Supplied material:
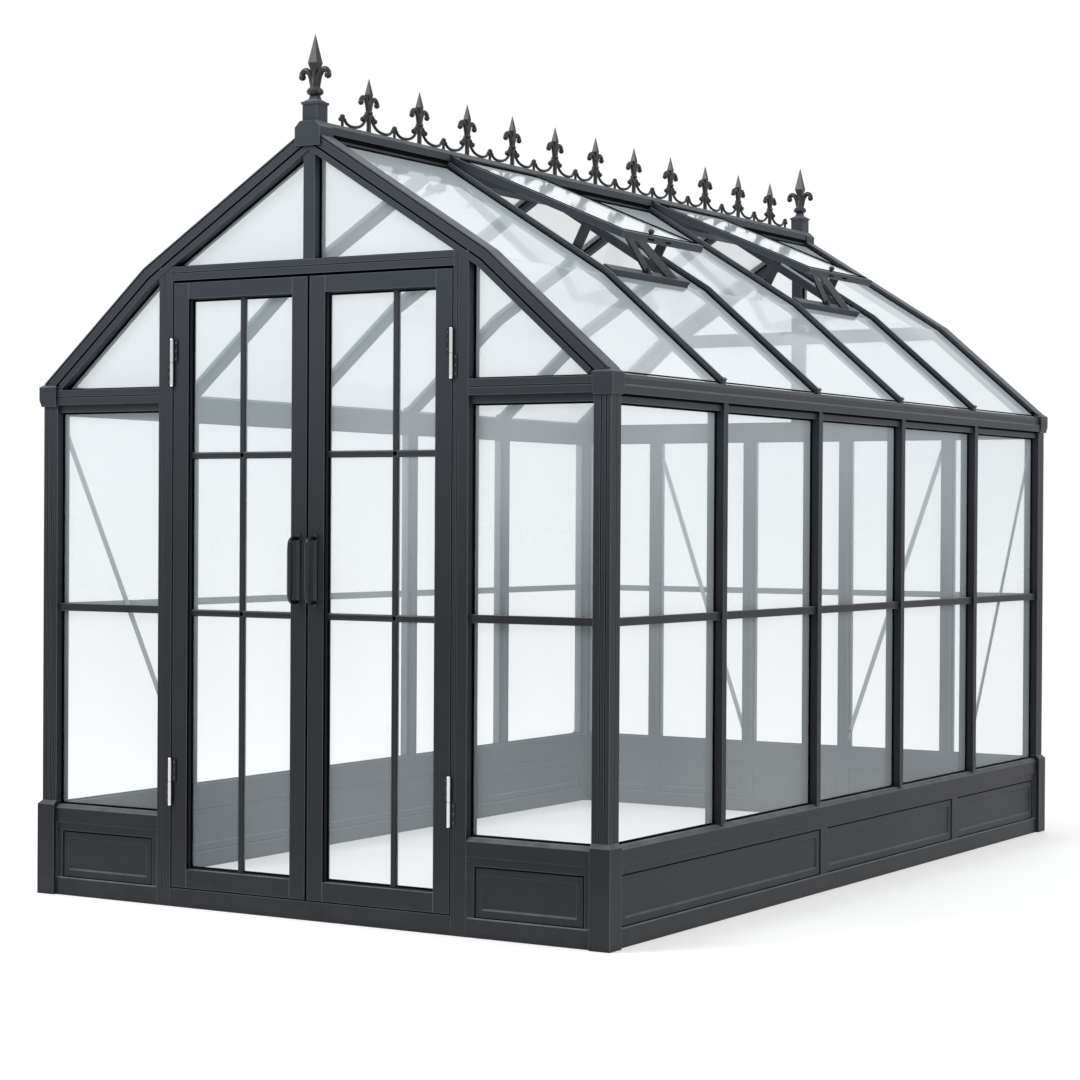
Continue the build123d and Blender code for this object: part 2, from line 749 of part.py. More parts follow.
# ------------------------------------------------------------------- the glass
glass_back_x = glass_x - glass_thickness
glass_back_y = glass_y - glass_thickness
side_glass_top = gutter_bottom - top_rail_height
roof_glass_back = roof_glass_depth + glass_thickness

with BuildPart() as side_wall_glass:
    for sx in sides:
        for low, high in side_bays:
            block((sx * glass_back_x, sx * glass_x), (low, high), (base_height, side_glass_top))
side_wall_glass.part.label = "side_wall_glass"
export_step(side_wall_glass.part, "parts/side_wall_glass.step")

with BuildPart() as end_wall_glass:
    for sx in sides:
        block((sx * jamb_outer, sx * inner_x), (-glass_y, -glass_back_y),
              (base_height, eave_rail_bottom))
    for low, high in rear_bays:
        block((low, high), (glass_back_y, glass_y), (base_height, eave_rail_bottom))
end_wall_glass.part.label = "end_wall_glass"
export_step(end_wall_glass.part, "parts/end_wall_glass.step")

with BuildPart() as gable_glass:
    half = king_post_width / 2
    front_panes = (under_roof(jamb_outer, inner_x, eave_rail_top),
                   under_roof(half, jamb_inner, head_top))
    rear_panes = (under_roof(half, inner_x, eave_rail_top, head_bottom),
                  under_roof(half, inner_x, head_top))
    for sx in sides:
        for outline in front_panes:
            prism_y(mirrored(sx, outline), -glass_y, -glass_back_y)
        for outline in rear_panes:
            prism_y(mirrored(sx, outline), glass_back_y, glass_y)
gable_glass.part.label = "gable_glass"
export_step(gable_glass.part, "parts/gable_glass.step")

with BuildPart() as lower_roof_glass:
    foot = lower_x(gutter_top, roof_glass_back)
    outline = [kink(roof_glass_depth), (foot, lower_z(foot, roof_glass_depth)),
               (foot, gutter_top), kink(roof_glass_back)]
    for sx in sides:
        for low, high in roof_bays:
            prism_y(mirrored(sx, outline), low, high)
lower_roof_glass.part.label = "lower_roof_glass"
export_step(lower_roof_glass.part, "parts/lower_roof_glass.step")

with BuildPart() as upper_roof_glass:
    head = ridge_width / 2
    outline = [kink(roof_glass_depth), (head, upper_z(head, roof_glass_depth)),
               (head, upper_z(head, roof_glass_back)), kink(roof_glass_back)]
    for sx in sides:
        for i, (low, high) in enumerate(roof_bays):
            if sx < 0 or i not in vent_bays:
                prism_y(mirrored(sx, outline), low, high)
    for low, high in vent_strips:
        prism_y(outline, low, high)
upper_roof_glass.part.label = "upper_roof_glass"
export_step(upper_roof_glass.part, "parts/upper_roof_glass.step")

# ------------------------------------------------------------- the roof vents
sash_pitch = upper_pitch - radians(vent_lift)
sash_head = (ridge_width / 2, upper_z(ridge_width / 2) + sash_seat)
sash_length = (kink_x - ridge_width / 2) / cos(upper_pitch) - sash_end_gap


def on_sash(along, out):
    """The X and Z of a point along the sash from its head, out from its underside."""
    return (
        sash_head[0] + along * cos(sash_pitch) + out * sin(sash_pitch),
        sash_head[1] - along * sin(sash_pitch) + out * cos(sash_pitch),
    )


def sash_outline(low, high, start, end):
    """A slab of the sash; a start of None runs it up to the ridge beam."""
    if start is None:
        head_x = sash_head[0]
        first = [
            (head_x, sash_head[1] + low / cos(sash_pitch)),
            (head_x, sash_head[1] + high / cos(sash_pitch)),
        ]
    else:
        first = [on_sash(start, low), on_sash(start, high)]
    return [*first, on_sash(end, high), on_sash(end, low)]


pane_out = sash_thickness - glass_thickness - sash_rebate
with BuildPart() as vent_sashes:
    for low, high in vent_spans:
        edges = (low - sash_overlap, high + sash_overlap)
        prism_y(sash_outline(0, sash_thickness, None, sash_length), *edges)
        prism_y(sash_outline(-sash_seat, sash_thickness + sash_seat, sash_frame,
                             sash_length - sash_frame),
                edges[0] + sash_frame, edges[1] - sash_frame, mode=Mode.SUBTRACT)
vent_sashes.part.label = "vent_sashes"
export_step(vent_sashes.part, "parts/vent_sashes.step")

with BuildPart() as vent_glass:
    inset = sash_frame - sash_overlap
    for low, high in vent_spans:
        prism_y(sash_outline(pane_out, pane_out + glass_thickness, sash_frame,
                             sash_length - sash_frame), low + inset, high - inset)
vent_glass.part.label = "vent_glass"
export_step(vent_glass.part, "parts/vent_glass.step")

with BuildPart() as vent_curbs:
    sill = [
        kink(vent_sill_depth), kink(-vent_sill_rise), up_slope(vent_sill_width, -vent_sill_rise),
        up_slope(vent_sill_width, vent_sill_depth),
    ]
    head = ridge_width / 2
    curb = [
        up_slope(vent_sill_width, 0), up_slope(vent_sill_width, vent_sill_depth),
        (head, upper_z(head, vent_sill_depth)), (head, upper_z(head)),
    ]
    for low, high in vent_spans:
        prism_y(sill, low, high)
        prism_y(curb, low, low + vent_curb_width)
        prism_y(curb, high - vent_curb_width, high)
vent_curbs.part.label = "vent_curbs"
export_step(vent_curbs.part, "parts/vent_curbs.step")


def opener_arm(middle, on_bar, on_sill):
    """A flat arm that leans along the opening, from the sill up to the sash."""
    foot = up_slope(arm_setback, -vent_sill_rise)
    foot_back = up_slope(arm_setback + arm_thickness, -vent_sill_rise)
    grip = on_sash(sash_length - sash_frame / 2 + arm_thickness / 2, 0)
    grip_back = on_sash(sash_length - sash_frame / 2 - arm_thickness / 2, 0)
    low_z = foot[1]
    high_z = grip_back[1]
    with BuildPart() as arm:
        ends = (*on_bar, *on_sill)
        prism_y([foot, foot_back, grip_back, grip], middle + min(ends), middle + max(ends))
        outline = [
            (middle + on_sill[0], low_z), (middle + on_sill[1], low_z),
            (middle + on_bar[1], high_z), (middle + on_bar[0], high_z),
        ]
        prism_x(outline, 0, half_x, mode=Mode.INTERSECT)
    return arm.part


with BuildPart() as vent_openers:
    stay_end = sash_length - stay_place + sash_end_gap
    stay = [
        up_slope(stay_place, 0), up_slope(stay_place + stay_width, 0),
        on_sash(stay_end - stay_width, 0), on_sash(stay_end, 0),
    ]
    for low, high in vent_spans:
        for on_bar, on_sill in arm_places:
            add(opener_arm((low + high) / 2, on_bar, on_sill))
        for inset in (sash_overlap, high - low - sash_overlap - stay_thickness):
            prism_y(stay, low + inset, low + inset + stay_thickness)
vent_openers.part.label = "vent_openers"
export_step(vent_openers.part, "parts/vent_openers.step")

# ------------------------------------------------------------- diagonal braces
def brace(start, end):
    """A flat bar between two uprights, cut square to them: (across, height) points."""
    run = abs(end[0] - start[0])
    fall = start[1] - end[1]
    cut = brace_width * (run ** 2 + fall ** 2) ** 0.5 / run
    return [start, (start[0], start[1] + cut), (end[0], end[1] + cut), end]


with BuildPart() as wall_braces:
    near = post_lines[0] - side_post_width / 2
    side_brace = brace((-inner_y, brace_top), (near, brace_bottom))
    prism_x(side_brace, -glass_back_x, -glass_back_x + brace_thickness)
    rear_side = [(-y, z) for y, z in side_brace]
    prism_x(rear_side, glass_back_x - brace_thickness, glass_back_x)
    half = mullion_width / 2
    rear_brace = brace((mullion_outer - half, brace_top), (mullion_inner + half, brace_bottom))
    for sx in sides:
        prism_y(mirrored(sx, rear_brace), glass_back_y - brace_thickness, glass_back_y)
wall_braces.part.label = "wall_braces"
export_step(wall_braces.part, "parts/wall_braces.step")

# ------------------------------------------------------------------- the doors
leaf_low = door_meeting_gap / 2
leaf_high = jamb_inner - door_side_gap
leaf_front = -face_y
leaf_back = leaf_front + door_thickness
bead_front = leaf_front + door_bead_front
bead_back = leaf_back - door_bead_back
pane_y = (bead_front + bead_back) / 2
rail_low = leaf_low + door_stile
rail_high = leaf_high - door_stile
pane_low = rail_low + door_bead
pane_high = rail_high - door_bead
bottom_edge = door_bottom + door_bottom_rail
top_edge = leaf_top - door_top_rail
pane_z = (bottom_edge + door_bead, top_edge - door_bead)

axis_x = leaf_high + hinge_axis_inset
axis_y = leaf_front - hinge_axis_proud


def door_pieces(side):
    """The pieces of one leaf: -1 is the left leaf, 1 the right one."""
    with BuildPart() as stiles:
        body = (leaf_front, leaf_back)
        bead = (bead_front, bead_back)
        block((side * leaf_low, side * rail_low), body, (door_bottom, leaf_top))
        block((side * rail_high, side * leaf_high), body, (door_bottom, leaf_top))
        block((side * rail_low, side * pane_low), bead, (bottom_edge, top_edge))
        block((side * pane_high, side * rail_high), bead, (bottom_edge, top_edge))
    with BuildPart() as rails:
        block((side * rail_low, side * rail_high), body, (door_bottom, bottom_edge))
        block((side * rail_low, side * rail_high), body, (top_edge, leaf_top))
        block((side * pane_low, side * pane_high), bead, (bottom_edge, pane_z[0]))
        block((side * pane_low, side * pane_high), bead, (pane_z[1], top_edge))
    with BuildPart() as pane:
        block((side * pane_low, side * pane_high),
              (pane_y - glass_thickness / 2, pane_y + glass_thickness / 2), pane_z)
    with BuildPart() as hinges:
        for height in hinge_heights:
            low = height + knuckle_gap / 2
            with Locations((side * axis_x, axis_y, low)):
                Cylinder(knuckle_radius, knuckle_length,
                         align=(Align.CENTER, Align.CENTER, Align.MIN))
            block((side * axis_x, side * (axis_x - hinge_leaf_width)),
                  (leaf_front - hinge_leaf_thickness, leaf_front), (low, low + knuckle_length))
            with Locations((side * axis_x, axis_y, low - bore_overrun)):
                Cylinder(pin_radius + pin_clearance, knuckle_length + 2 * bore_overrun,
                         align=(Align.CENTER, Align.CENTER, Align.MIN), mode=Mode.SUBTRACT)
    with BuildPart() as handle:
        grip_y = leaf_front - handle_reach + handle_radius
        with BuildLine() as path:
            x = side * handle_offset
            FilletPolyline((x, leaf_front, handle_low), (x, grip_y, handle_low),
                           (x, grip_y, handle_high), (x, leaf_front, handle_high),
                           radius=handle_bend)
        with BuildSketch(Plane(origin=(x, leaf_front, handle_low), z_dir=(0, -1, 0))):
            Circle(handle_radius)
        sweep()
    return {"stiles": stiles, "rails": rails, "glass": pane, "hinges": hinges,
            "handle": handle}


for hand, side in (("left", -1), ("right", 1)):
    for name, piece in door_pieces(side).items():
        piece.part.label = f"{hand}_door_{name}"
        export_step(piece.part, f"parts/{hand}_door_{name}.step")

with BuildPart() as hinge_brackets:
    for side in sides:
        for height in hinge_heights:
            high = height - knuckle_gap / 2
            with Locations((side * axis_x, axis_y, high - knuckle_length)):
                Cylinder(knuckle_radius, knuckle_length,
                         align=(Align.CENTER, Align.CENTER, Align.MIN))
            block((side * axis_x, side * (axis_x + hinge_leaf_width)),
                  (leaf_front - hinge_leaf_thickness, leaf_front),
                  (high - knuckle_length, high))
            with Locations((side * axis_x, axis_y, high)):
                Cylinder(pin_radius, knuckle_length + knuckle_gap - pin_short,
                         align=(Align.CENTER, Align.CENTER, Align.MIN))
hinge_brackets.part.label = "hinge_brackets"
export_step(hinge_brackets.part, "parts/hinge_brackets.step")
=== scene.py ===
# %% [markdown]
# # A glass greenhouse
#
# The object is a garden greenhouse: a powder coated aluminium frame on a panelled base, 4 mm panes,
# cast spikes along the ridge and a pair of glazed doors. The engineering model already holds every
# bar and pane at its true size, so this lesson loads it as a frame and spends its effort on what
# makes the building look real: finishes, small profiles, seals, glazing bars and screws.

import json
import math

import bmesh
import bpy
from mathutils import Matrix, Vector


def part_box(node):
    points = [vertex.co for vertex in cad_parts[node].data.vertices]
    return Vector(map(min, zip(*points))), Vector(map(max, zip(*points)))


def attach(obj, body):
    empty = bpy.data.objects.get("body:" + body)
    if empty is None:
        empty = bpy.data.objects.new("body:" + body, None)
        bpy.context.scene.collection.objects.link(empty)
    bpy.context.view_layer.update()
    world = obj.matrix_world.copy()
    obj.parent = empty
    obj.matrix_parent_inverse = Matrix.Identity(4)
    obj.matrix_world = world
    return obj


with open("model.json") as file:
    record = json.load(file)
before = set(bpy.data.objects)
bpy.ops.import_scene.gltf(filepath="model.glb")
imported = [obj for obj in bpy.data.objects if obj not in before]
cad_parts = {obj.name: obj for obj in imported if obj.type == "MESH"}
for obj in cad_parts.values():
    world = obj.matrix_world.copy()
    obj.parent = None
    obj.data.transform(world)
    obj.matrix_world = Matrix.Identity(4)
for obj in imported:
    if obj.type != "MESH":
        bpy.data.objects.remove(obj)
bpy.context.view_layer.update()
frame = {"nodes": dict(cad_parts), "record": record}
nodes = frame["nodes"]

# %% [markdown]
# ## Shared effects
#
# Powder coat, castings and steel share a few surface effects. Each effect is a node group with named
# inputs, built once, so every material can use it with its own values. The groups put out only masks
# and heights; the shader itself stays in the material. The first helpers make a group and join its
# sockets, so that each effect below reads as a short recipe.

# %% Helpers for node groups
def new_group(title, inputs, outputs):
    """A shader node group; inputs are (name, default) and outputs are names, all plain numbers."""
    group = bpy.data.node_groups.new(title, "ShaderNodeTree")
    for name, default in inputs:
        socket = group.interface.new_socket(name=name, in_out="INPUT", socket_type="NodeSocketFloat")
        socket.default_value = default
    for name in outputs:
        group.interface.new_socket(name=name, in_out="OUTPUT", socket_type="NodeSocketFloat")
    source = group.nodes.new("NodeGroupInput")
    target = group.nodes.new("NodeGroupOutput")
    return group, source, target


def link(tree, start, end):
    """Joins two sockets; a plain number in place of the first is written into the second."""
    if hasattr(start, "is_output"):
        tree.links.new(start, end)
    else:
        end.default_value = start


def add_math(tree, operation, first, second):
    """A Math node whose inputs may be sockets or plain numbers."""
    node = tree.nodes.new("ShaderNodeMath")
    node.operation = operation
    link(tree, first, node.inputs[0])
    link(tree, second, node.inputs[1])
    return node.outputs[0]


def add_ramp(tree, value, start, end, low=0.0, high=1.0, blend="LINEAR"):
    """Carries a value from the range start to end over to the range low to high."""
    node = tree.nodes.new("ShaderNodeMapRange")
    node.interpolation_type = blend
    given = {"Value": value, "From Min": start, "From Max": end, "To Min": low, "To Max": high}
    for name, number in given.items():
        link(tree, number, node.inputs[name])
    return node.outputs["Result"]


print("node helpers ready")

# %% [markdown]
# Noises and heights are read in metres on the object itself, never on an unwrapped map, so bars that
# meet share the same dust and painted sheen and the same grain.

# %% Places and noises
def place_on_object(tree):
    """The place of the shaded point, in metres."""
    return tree.nodes.new("ShaderNodeTexCoord").outputs["Object"]


def split(tree, vector):
    """The X, Y and Z of a vector."""
    parts = tree.nodes.new("ShaderNodeSeparateXYZ")
    link(tree, vector, parts.inputs[0])
    return parts.outputs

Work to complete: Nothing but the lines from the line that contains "block((side * axis_x, side * (axis_x +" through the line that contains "import math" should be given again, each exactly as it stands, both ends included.

Exercise output:
            block((side * axis_x, side * (axis_x + hinge_leaf_width)),
                  (leaf_front - hinge_leaf_thickness, leaf_front),
                  (high - knuckle_length, high))
            with Locations((side * axis_x, axis_y, high)):
                Cylinder(pin_radius, knuckle_length + knuckle_gap - pin_short,
                         align=(Align.CENTER, Align.CENTER, Align.MIN))
hinge_brackets.part.label = "hinge_brackets"
export_step(hinge_brackets.part, "parts/hinge_brackets.step")
=== scene.py ===
# %% [markdown]
# # A glass greenhouse
#
# The object is a garden greenhouse: a powder coated aluminium frame on a panelled base, 4 mm panes,
# cast spikes along the ridge and a pair of glazed doors. The engineering model already holds every
# bar and pane at its true size, so this lesson loads it as a frame and spends its effort on what
# makes the building look real: finishes, small profiles, seals, glazing bars and screws.

import json
import math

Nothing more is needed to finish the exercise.